**The task**
In full and without alteration, repeat the material.
-- begin Data segment --
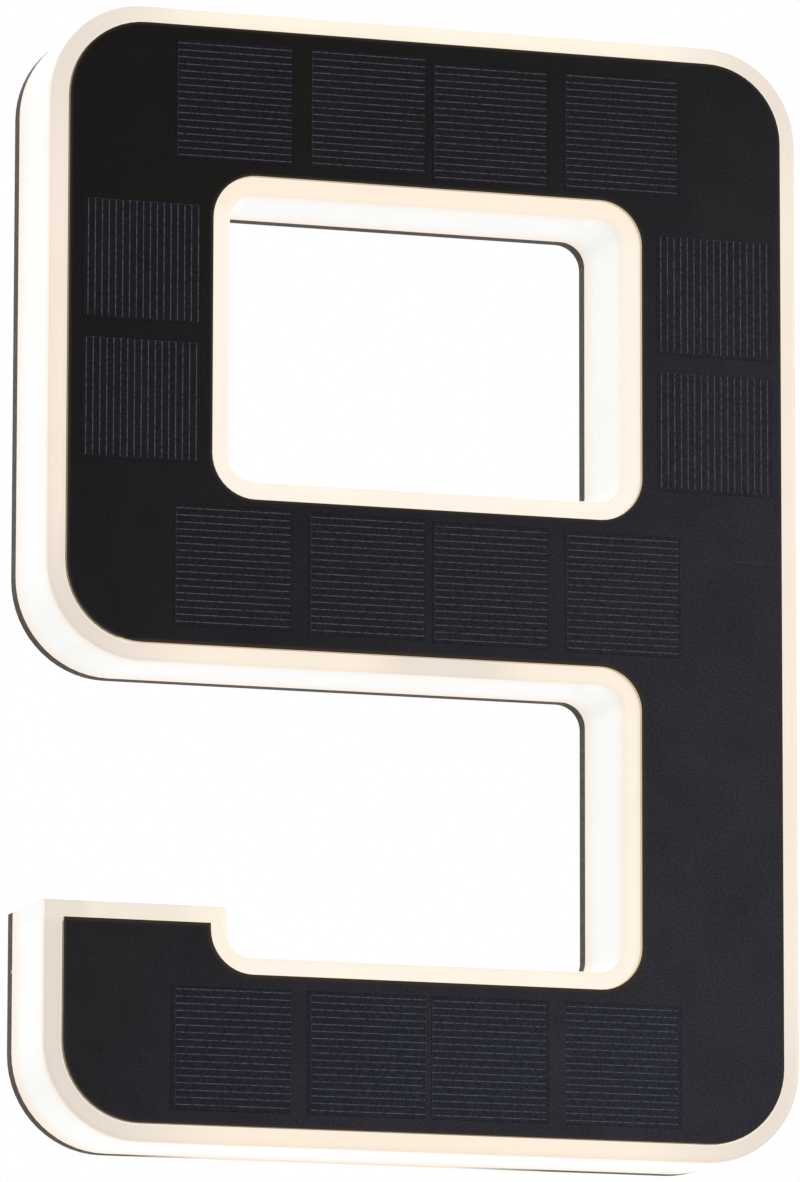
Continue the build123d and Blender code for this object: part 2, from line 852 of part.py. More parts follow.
with BuildPart() as switch_body:
    with BuildSketch(at(switch_top)):
        with Locations((button_x, 0)):
            Rectangle(switch_size, switch_size)
    extrude(amount=control_board_depth - switch_top)
    with BuildSketch(at(switch_top)):
        with Locations((button_x, 0)):
            Circle(plunger_radius + plunger_clearance)
    extrude(amount=plunger_reach + button_travel + switch_gap, mode=Mode.SUBTRACT)
keep(switch_body, "switch_body")

with BuildPart() as switch_plunger:
    with BuildSketch(at(flange_end + part_gap)):
        with Locations((button_x, 0)):
            Circle(plunger_radius)
    extrude(amount=switch_top + plunger_reach - flange_end - part_gap)
keep(switch_plunger, "switch_plunger")

# Leads: a straight pair from the panel to the control board through a grommet,
# and a straight pair from the ring board down to the foot board

panel_lead_length = panel_back - control_front
with BuildPart() as panel_leads:
    with BuildSketch(at(control_front)):
        with Locations(*[(lead_x + dx, 0) for dx in lead_offsets]):
            Circle(panel_lead_radius)
    extrude(amount=panel_lead_length)
keep(panel_leads, "panel_leads")

with BuildPart() as lead_grommet:
    with BuildSketch(at(shell_inside - grommet_flange)):
        with Locations((lead_x, 0)):
            RegularPolygon(grommet_radius + grommet_flange, boss_sides)
    extrude(amount=grommet_flange)
    with BuildSketch(at(shell_inside)):
        with Locations((lead_x, 0)):
            Circle(grommet_radius)
    extrude(amount=front_wall - part_gap)
    with BuildSketch(at(shell_inside - grommet_flange)):
        with Locations(*[(lead_x + dx, 0) for dx in lead_offsets]):
            Circle(panel_lead_radius + part_gap)
    extrude(amount=grommet_flange + front_wall, mode=Mode.SUBTRACT)
keep(lead_grommet, "lead_grommet")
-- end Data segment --
**Reply to the exercise**
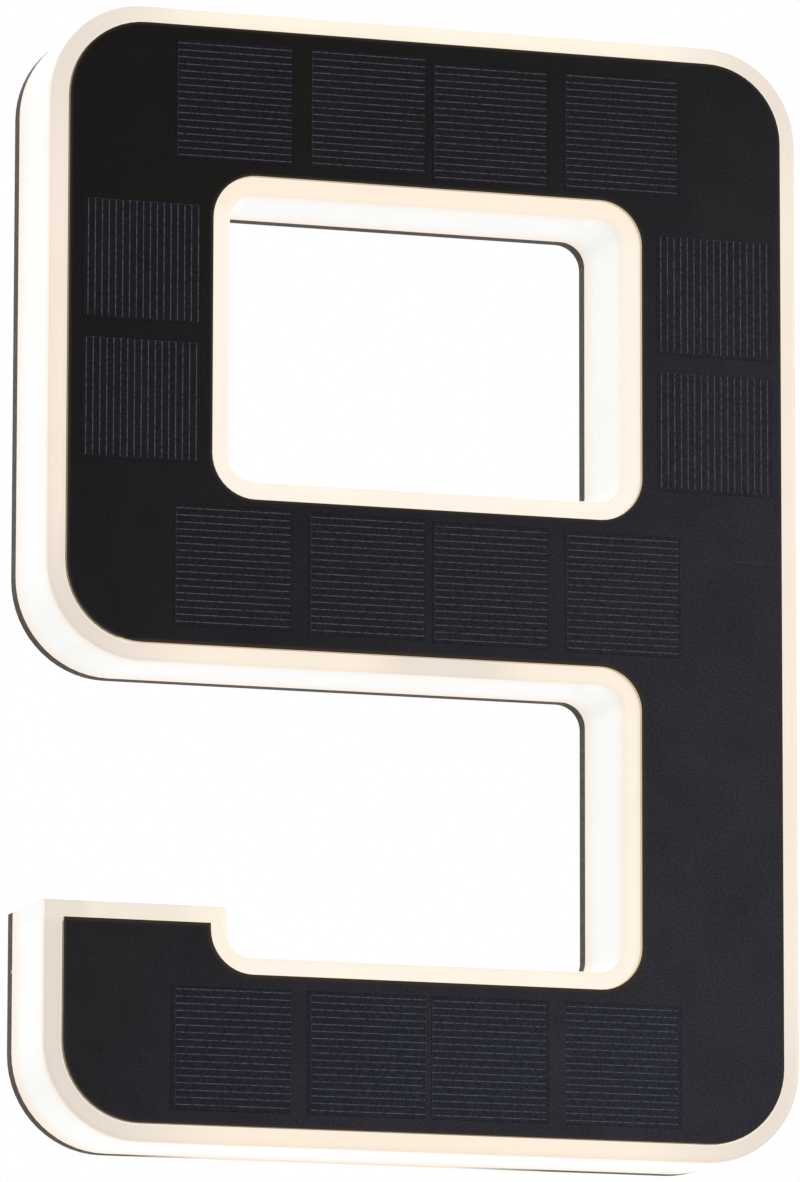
Continue the build123d and Blender code for this object: part 2, from line 852 of part.py. More parts follow.
with BuildPart() as switch_body:
    with BuildSketch(at(switch_top)):
        with Locations((button_x, 0)):
            Rectangle(switch_size, switch_size)
    extrude(amount=control_board_depth - switch_top)
    with BuildSketch(at(switch_top)):
        with Locations((button_x, 0)):
            Circle(plunger_radius + plunger_clearance)
    extrude(amount=plunger_reach + button_travel + switch_gap, mode=Mode.SUBTRACT)
keep(switch_body, "switch_body")

with BuildPart() as switch_plunger:
    with BuildSketch(at(flange_end + part_gap)):
        with Locations((button_x, 0)):
            Circle(plunger_radius)
    extrude(amount=switch_top + plunger_reach - flange_end - part_gap)
keep(switch_plunger, "switch_plunger")

# Leads: a straight pair from the panel to the control board through a grommet,
# and a straight pair from the ring board down to the foot board

panel_lead_length = panel_back - control_front
with BuildPart() as panel_leads:
    with BuildSketch(at(control_front)):
        with Locations(*[(lead_x + dx, 0) for dx in lead_offsets]):
            Circle(panel_lead_radius)
    extrude(amount=panel_lead_length)
keep(panel_leads, "panel_leads")

with BuildPart() as lead_grommet:
    with BuildSketch(at(shell_inside - grommet_flange)):
        with Locations((lead_x, 0)):
            RegularPolygon(grommet_radius + grommet_flange, boss_sides)
    extrude(amount=grommet_flange)
    with BuildSketch(at(shell_inside)):
        with Locations((lead_x, 0)):
            Circle(grommet_radius)
    extrude(amount=front_wall - part_gap)
    with BuildSketch(at(shell_inside - grommet_flange)):
        with Locations(*[(lead_x + dx, 0) for dx in lead_offsets]):
            Circle(panel_lead_radius + part_gap)
    extrude(amount=grommet_flange + front_wall, mode=Mode.SUBTRACT)
keep(lead_grommet, "lead_grommet")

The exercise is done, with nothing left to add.